Collected material:

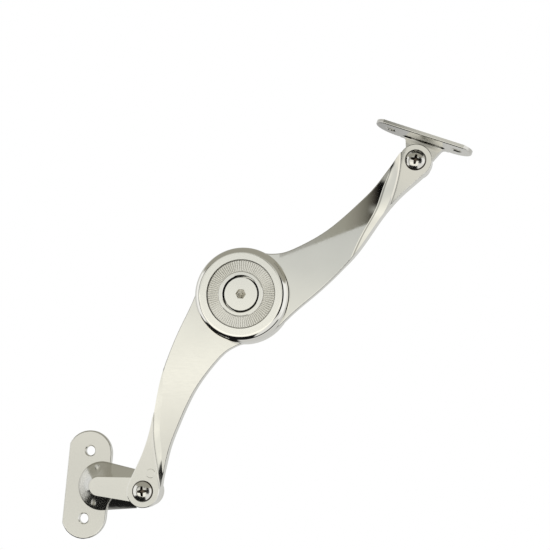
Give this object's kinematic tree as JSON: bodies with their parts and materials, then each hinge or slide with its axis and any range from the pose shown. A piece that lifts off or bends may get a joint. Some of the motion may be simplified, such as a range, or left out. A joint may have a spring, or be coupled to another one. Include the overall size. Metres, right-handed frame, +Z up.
{
  "type": "lid stay",
  "caption": "Friction lid stay: two die-cast arms on an adjustable friction hub, with a side-panel bracket at one end and a flap bracket at the other.",
  "frame": {"origin": "middle of the cabinet bracket's mounting face, halfway between its two screw holes", "axes": "Y = 0 is the cabinet's side panel and the stay stands in front of it towards -Y, with every pivot along Y; +X points from the bracket's hole line towards its pivot; +Z is up along the hole line"},
  "size_m": [0.1817, 0.0284, 0.2049],
  "materials": {
    "satin_casting": "satin nickel-plated zinc die-casting",
    "polished_casting": "polished nickel-plated zinc die-casting",
    "bracket_casting": "satin nickel-plated zinc die-casting",
    "flap_casting": "satin nickel-plated zinc die-casting",
    "knurled_nickel": "fine radial knurl, satin nickel",
    "bright_screw": "bright nickel-plated steel",
    "spring_steel": "plain zinc-plated steel",
    "friction_lining": "matt fibre friction lining"
  },
  "bodies": {
    "cabinet": {"cabinet_bracket": "bracket_casting", "cabinet_pivot_screw": "bright_screw", "cabinet_pivot_bush": "spring_steel", "cabinet_spring_washer": "spring_steel", "cabinet_spacer": "spring_steel", "cabinet_pivot_nut": "spring_steel"},
    "lower": {"lower_arm": "satin_casting", "hub_bush": "spring_steel", "rear_friction_disc": "friction_lining", "hub_nut": "spring_steel", "rear_cover": "satin_casting"},
    "upper": {"upper_arm": "polished_casting", "hub_cap": "polished_casting", "knurled_ring": "knurled_nickel", "front_friction_disc": "friction_lining", "hub_thrust_washer": "spring_steel", "hub_disc_springs": "spring_steel"},
    "adjuster": {"tension_screw": "bright_screw"},
    "flap": {"flap_bracket": "flap_casting", "flap_pivot_screw": "bright_screw", "flap_pivot_bush": "spring_steel", "flap_spring_washer": "spring_steel", "flap_spacer": "spring_steel", "flap_pivot_nut": "spring_steel"}
  },
  "joints": [
    {"name": "cabinet_hinge", "type": "hinge", "parent": "cabinet", "child": "lower", "pos_m": [0.032, -0.017, 0], "axis": [0, -1, 0], "range_deg": [-35, 110]},
    {"name": "hub_hinge", "type": "hinge", "parent": "lower", "child": "upper", "pos_m": [0.07098, -0.019, 0.09317], "axis": [0, -1, 0], "range_deg": [-126, 15]},
    {"name": "screw_turn", "type": "hinge", "parent": "lower", "child": "adjuster", "pos_m": [0.07098, -0.028, 0.09317], "axis": [0, -1, 0], "range_deg": [-180, 180]},
    {"name": "flap_hinge", "type": "hinge", "parent": "upper", "child": "flap", "pos_m": [0.14556, -0.017, 0.16128], "axis": [0, -1, 0], "range_deg": [-105, 60]}
  ]
}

Challenge: Nothing in the data may differ; print all of it exactly as written.

Task answer:
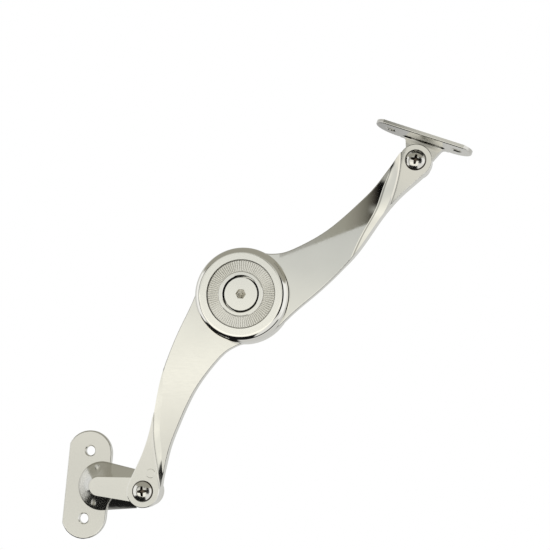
Give this object's kinematic tree as JSON: bodies with their parts and materials, then each hinge or slide with its axis and any range from the pose shown. A piece that lifts off or bends may get a joint. Some of the motion may be simplified, such as a range, or left out. A joint may have a spring, or be coupled to another one. Include the overall size. Metres, right-handed frame, +Z up.
{
  "type": "lid stay",
  "caption": "Friction lid stay: two die-cast arms on an adjustable friction hub, with a side-panel bracket at one end and a flap bracket at the other.",
  "frame": {"origin": "middle of the cabinet bracket's mounting face, halfway between its two screw holes", "axes": "Y = 0 is the cabinet's side panel and the stay stands in front of it towards -Y, with every pivot along Y; +X points from the bracket's hole line towards its pivot; +Z is up along the hole line"},
  "size_m": [0.1817, 0.0284, 0.2049],
  "materials": {
    "satin_casting": "satin nickel-plated zinc die-casting",
    "polished_casting": "polished nickel-plated zinc die-casting",
    "bracket_casting": "satin nickel-plated zinc die-casting",
    "flap_casting": "satin nickel-plated zinc die-casting",
    "knurled_nickel": "fine radial knurl, satin nickel",
    "bright_screw": "bright nickel-plated steel",
    "spring_steel": "plain zinc-plated steel",
    "friction_lining": "matt fibre friction lining"
  },
  "bodies": {
    "cabinet": {"cabinet_bracket": "bracket_casting", "cabinet_pivot_screw": "bright_screw", "cabinet_pivot_bush": "spring_steel", "cabinet_spring_washer": "spring_steel", "cabinet_spacer": "spring_steel", "cabinet_pivot_nut": "spring_steel"},
    "lower": {"lower_arm": "satin_casting", "hub_bush": "spring_steel", "rear_friction_disc": "friction_lining", "hub_nut": "spring_steel", "rear_cover": "satin_casting"},
    "upper": {"upper_arm": "polished_casting", "hub_cap": "polished_casting", "knurled_ring": "knurled_nickel", "front_friction_disc": "friction_lining", "hub_thrust_washer": "spring_steel", "hub_disc_springs": "spring_steel"},
    "adjuster": {"tension_screw": "bright_screw"},
    "flap": {"flap_bracket": "flap_casting", "flap_pivot_screw": "bright_screw", "flap_pivot_bush": "spring_steel", "flap_spring_washer": "spring_steel", "flap_spacer": "spring_steel", "flap_pivot_nut": "spring_steel"}
  },
  "joints": [
    {"name": "cabinet_hinge", "type": "hinge", "parent": "cabinet", "child": "lower", "pos_m": [0.032, -0.017, 0], "axis": [0, -1, 0], "range_deg": [-35, 110]},
    {"name": "hub_hinge", "type": "hinge", "parent": "lower", "child": "upper", "pos_m": [0.07098, -0.019, 0.09317], "axis": [0, -1, 0], "range_deg": [-126, 15]},
    {"name": "screw_turn", "type": "hinge", "parent": "lower", "child": "adjuster", "pos_m": [0.07098, -0.028, 0.09317], "axis": [0, -1, 0], "range_deg": [-180, 180]},
    {"name": "flap_hinge", "type": "hinge", "parent": "upper", "child": "flap", "pos_m": [0.14556, -0.017, 0.16128], "axis": [0, -1, 0], "range_deg": [-105, 60]}
  ]
}